## Given exercise
Scan the lines below for the word "with". Copy each line you find it in.

-- start of Material provided --

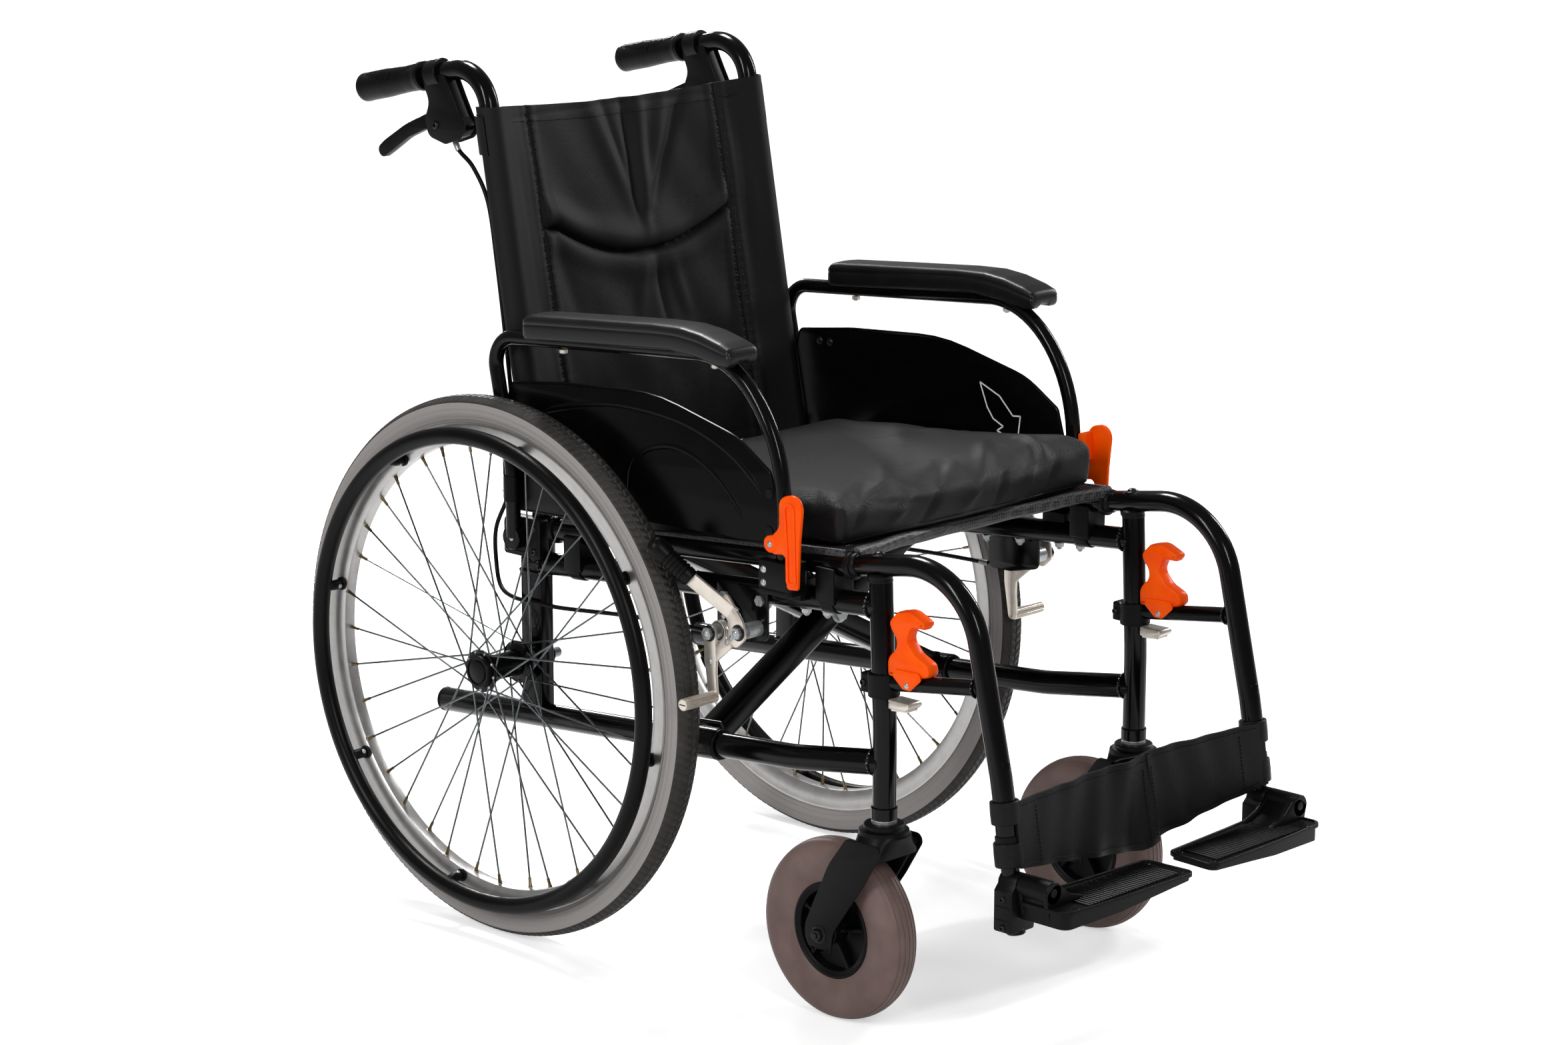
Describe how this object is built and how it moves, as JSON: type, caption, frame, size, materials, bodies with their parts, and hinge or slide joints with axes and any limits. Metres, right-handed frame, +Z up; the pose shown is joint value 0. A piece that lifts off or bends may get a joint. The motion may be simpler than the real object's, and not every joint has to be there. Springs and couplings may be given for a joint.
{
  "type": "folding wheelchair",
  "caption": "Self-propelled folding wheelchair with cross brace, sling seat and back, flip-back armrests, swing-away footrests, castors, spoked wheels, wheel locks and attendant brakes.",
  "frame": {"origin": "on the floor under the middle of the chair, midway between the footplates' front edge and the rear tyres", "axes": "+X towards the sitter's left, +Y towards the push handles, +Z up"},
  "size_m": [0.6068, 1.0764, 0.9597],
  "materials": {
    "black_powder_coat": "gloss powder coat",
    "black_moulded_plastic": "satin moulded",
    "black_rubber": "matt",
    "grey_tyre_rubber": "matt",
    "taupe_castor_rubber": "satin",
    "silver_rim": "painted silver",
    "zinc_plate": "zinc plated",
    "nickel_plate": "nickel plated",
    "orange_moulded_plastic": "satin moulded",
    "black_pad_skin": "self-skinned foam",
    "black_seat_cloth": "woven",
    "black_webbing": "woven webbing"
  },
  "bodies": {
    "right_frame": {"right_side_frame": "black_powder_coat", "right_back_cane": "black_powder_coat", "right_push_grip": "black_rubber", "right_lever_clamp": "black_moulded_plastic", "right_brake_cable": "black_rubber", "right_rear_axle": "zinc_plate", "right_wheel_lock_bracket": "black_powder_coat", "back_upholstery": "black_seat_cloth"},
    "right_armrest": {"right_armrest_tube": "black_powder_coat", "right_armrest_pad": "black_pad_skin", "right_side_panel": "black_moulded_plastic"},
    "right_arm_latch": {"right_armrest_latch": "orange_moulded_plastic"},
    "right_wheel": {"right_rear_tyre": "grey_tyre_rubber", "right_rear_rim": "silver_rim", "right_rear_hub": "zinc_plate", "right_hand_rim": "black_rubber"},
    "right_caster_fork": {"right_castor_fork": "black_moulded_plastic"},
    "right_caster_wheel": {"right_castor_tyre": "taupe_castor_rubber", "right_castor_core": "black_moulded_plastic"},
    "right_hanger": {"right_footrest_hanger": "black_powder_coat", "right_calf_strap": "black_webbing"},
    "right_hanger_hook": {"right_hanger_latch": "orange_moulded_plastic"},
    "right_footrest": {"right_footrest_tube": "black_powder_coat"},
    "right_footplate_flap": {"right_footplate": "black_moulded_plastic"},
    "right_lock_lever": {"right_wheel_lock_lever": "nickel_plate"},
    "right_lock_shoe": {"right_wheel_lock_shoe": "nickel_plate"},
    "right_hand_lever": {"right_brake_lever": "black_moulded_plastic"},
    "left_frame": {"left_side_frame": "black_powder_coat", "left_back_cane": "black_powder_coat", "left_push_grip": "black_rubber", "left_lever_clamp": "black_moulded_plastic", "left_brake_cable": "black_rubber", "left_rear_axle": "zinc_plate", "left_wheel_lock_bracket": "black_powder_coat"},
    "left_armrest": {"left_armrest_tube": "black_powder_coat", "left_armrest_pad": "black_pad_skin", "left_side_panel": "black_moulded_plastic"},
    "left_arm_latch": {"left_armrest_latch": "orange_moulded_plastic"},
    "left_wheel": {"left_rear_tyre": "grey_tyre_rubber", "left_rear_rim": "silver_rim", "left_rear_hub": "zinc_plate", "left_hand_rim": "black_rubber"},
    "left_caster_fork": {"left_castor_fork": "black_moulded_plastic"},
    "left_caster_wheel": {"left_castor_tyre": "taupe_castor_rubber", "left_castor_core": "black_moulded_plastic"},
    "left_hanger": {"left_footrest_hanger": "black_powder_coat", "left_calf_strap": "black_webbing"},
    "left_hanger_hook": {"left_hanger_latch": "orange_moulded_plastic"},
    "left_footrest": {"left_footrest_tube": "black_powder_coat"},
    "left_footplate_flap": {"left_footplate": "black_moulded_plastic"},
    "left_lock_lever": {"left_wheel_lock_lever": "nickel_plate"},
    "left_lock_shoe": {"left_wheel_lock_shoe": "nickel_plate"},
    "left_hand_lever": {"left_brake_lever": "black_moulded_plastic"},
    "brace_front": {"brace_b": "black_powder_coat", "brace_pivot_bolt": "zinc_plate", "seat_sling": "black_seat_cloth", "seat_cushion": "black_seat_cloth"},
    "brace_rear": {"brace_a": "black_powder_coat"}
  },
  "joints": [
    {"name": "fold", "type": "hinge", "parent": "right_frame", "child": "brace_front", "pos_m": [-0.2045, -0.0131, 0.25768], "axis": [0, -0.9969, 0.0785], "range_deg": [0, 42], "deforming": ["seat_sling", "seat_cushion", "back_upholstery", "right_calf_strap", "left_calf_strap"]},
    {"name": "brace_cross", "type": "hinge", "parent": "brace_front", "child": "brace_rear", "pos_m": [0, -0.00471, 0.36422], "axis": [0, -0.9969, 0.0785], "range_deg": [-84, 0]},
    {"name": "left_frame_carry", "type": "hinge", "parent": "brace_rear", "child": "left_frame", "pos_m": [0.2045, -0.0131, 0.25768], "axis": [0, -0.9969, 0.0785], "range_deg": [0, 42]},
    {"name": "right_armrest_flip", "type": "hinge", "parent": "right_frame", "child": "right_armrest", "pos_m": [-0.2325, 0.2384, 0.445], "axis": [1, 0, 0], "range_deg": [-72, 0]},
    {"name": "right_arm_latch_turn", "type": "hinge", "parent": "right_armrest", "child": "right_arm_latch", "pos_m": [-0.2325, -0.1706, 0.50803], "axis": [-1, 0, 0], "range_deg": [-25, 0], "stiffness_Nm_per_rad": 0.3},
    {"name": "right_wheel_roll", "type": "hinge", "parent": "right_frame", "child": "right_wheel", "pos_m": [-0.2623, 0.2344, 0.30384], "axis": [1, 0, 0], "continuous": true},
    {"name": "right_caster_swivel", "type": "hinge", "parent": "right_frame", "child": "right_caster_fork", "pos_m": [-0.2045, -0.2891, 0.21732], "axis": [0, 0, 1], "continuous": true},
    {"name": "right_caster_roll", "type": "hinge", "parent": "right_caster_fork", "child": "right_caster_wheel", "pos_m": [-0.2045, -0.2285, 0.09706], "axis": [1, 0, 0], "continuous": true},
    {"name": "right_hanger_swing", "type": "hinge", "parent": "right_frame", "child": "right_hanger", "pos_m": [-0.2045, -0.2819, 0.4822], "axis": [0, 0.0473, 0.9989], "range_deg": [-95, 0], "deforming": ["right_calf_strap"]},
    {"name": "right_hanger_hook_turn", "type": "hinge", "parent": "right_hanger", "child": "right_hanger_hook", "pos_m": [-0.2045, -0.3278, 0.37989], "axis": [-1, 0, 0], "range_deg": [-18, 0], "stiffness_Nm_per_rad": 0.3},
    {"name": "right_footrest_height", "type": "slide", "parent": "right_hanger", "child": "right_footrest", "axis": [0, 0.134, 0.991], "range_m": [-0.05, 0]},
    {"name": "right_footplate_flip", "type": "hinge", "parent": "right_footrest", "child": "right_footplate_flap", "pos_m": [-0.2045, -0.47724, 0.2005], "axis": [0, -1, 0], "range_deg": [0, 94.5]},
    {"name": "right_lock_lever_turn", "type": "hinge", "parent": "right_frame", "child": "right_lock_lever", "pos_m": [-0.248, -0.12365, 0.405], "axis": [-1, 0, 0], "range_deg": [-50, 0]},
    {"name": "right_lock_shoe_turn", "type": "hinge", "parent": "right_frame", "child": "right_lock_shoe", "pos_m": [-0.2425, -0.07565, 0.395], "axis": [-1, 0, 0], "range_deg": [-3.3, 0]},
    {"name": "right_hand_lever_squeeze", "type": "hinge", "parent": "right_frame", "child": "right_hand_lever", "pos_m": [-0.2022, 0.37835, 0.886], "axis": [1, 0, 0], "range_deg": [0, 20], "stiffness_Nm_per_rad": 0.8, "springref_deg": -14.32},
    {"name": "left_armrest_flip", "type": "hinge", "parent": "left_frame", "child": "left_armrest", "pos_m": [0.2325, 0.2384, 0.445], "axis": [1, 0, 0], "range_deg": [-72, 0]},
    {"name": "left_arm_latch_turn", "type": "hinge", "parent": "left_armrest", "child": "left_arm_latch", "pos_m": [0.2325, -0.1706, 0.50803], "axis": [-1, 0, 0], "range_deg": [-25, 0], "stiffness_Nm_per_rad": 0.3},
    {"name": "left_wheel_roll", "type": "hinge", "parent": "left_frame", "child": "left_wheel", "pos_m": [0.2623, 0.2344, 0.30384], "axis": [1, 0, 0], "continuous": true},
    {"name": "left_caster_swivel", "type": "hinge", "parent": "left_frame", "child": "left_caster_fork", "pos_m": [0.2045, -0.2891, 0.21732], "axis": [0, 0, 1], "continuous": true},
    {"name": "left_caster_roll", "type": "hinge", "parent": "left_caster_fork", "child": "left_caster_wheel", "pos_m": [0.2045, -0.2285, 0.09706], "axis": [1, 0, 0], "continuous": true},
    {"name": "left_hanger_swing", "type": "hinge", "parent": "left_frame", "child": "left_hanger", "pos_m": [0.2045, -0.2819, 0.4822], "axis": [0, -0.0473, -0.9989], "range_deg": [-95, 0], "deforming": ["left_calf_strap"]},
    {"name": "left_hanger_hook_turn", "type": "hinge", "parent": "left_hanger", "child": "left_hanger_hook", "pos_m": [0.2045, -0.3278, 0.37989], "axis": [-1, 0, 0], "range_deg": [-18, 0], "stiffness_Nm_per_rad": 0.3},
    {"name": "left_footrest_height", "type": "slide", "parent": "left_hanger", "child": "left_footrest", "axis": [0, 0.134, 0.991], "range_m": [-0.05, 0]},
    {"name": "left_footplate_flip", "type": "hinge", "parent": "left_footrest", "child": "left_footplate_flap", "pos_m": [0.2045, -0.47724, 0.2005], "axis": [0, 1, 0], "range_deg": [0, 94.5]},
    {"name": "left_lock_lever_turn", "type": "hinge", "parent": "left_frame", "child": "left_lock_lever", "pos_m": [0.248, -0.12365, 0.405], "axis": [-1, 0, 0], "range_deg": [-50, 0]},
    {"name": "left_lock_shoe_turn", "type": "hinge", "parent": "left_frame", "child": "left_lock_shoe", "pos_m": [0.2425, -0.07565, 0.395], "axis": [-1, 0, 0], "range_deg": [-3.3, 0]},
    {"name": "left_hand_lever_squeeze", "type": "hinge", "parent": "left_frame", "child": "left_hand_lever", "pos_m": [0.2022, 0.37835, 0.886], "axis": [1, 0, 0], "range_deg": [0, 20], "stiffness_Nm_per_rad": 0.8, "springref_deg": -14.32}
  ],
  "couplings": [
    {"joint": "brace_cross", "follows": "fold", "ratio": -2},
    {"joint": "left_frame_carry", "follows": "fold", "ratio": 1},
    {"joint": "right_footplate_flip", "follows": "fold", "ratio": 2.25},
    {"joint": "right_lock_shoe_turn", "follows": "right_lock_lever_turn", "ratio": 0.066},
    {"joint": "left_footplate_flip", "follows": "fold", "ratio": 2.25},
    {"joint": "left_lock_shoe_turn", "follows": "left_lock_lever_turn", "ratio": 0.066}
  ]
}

-- end of Material provided --

## Exercise result
Describe how this object is built and how it moves, as JSON: type, caption, frame, size, materials, bodies with their parts, and hinge or slide joints with axes and any limits. Metres, right-handed frame, +Z up; the pose shown is joint value 0. A piece that lifts off or bends may get a joint. The motion may be simpler than the real object's, and not every joint has to be there. Springs and couplings may be given for a joint.
  "caption": "Self-propelled folding wheelchair with cross brace, sling seat and back, flip-back armrests, swing-away footrests, castors, spoked wheels, wheel locks and attendant brakes.",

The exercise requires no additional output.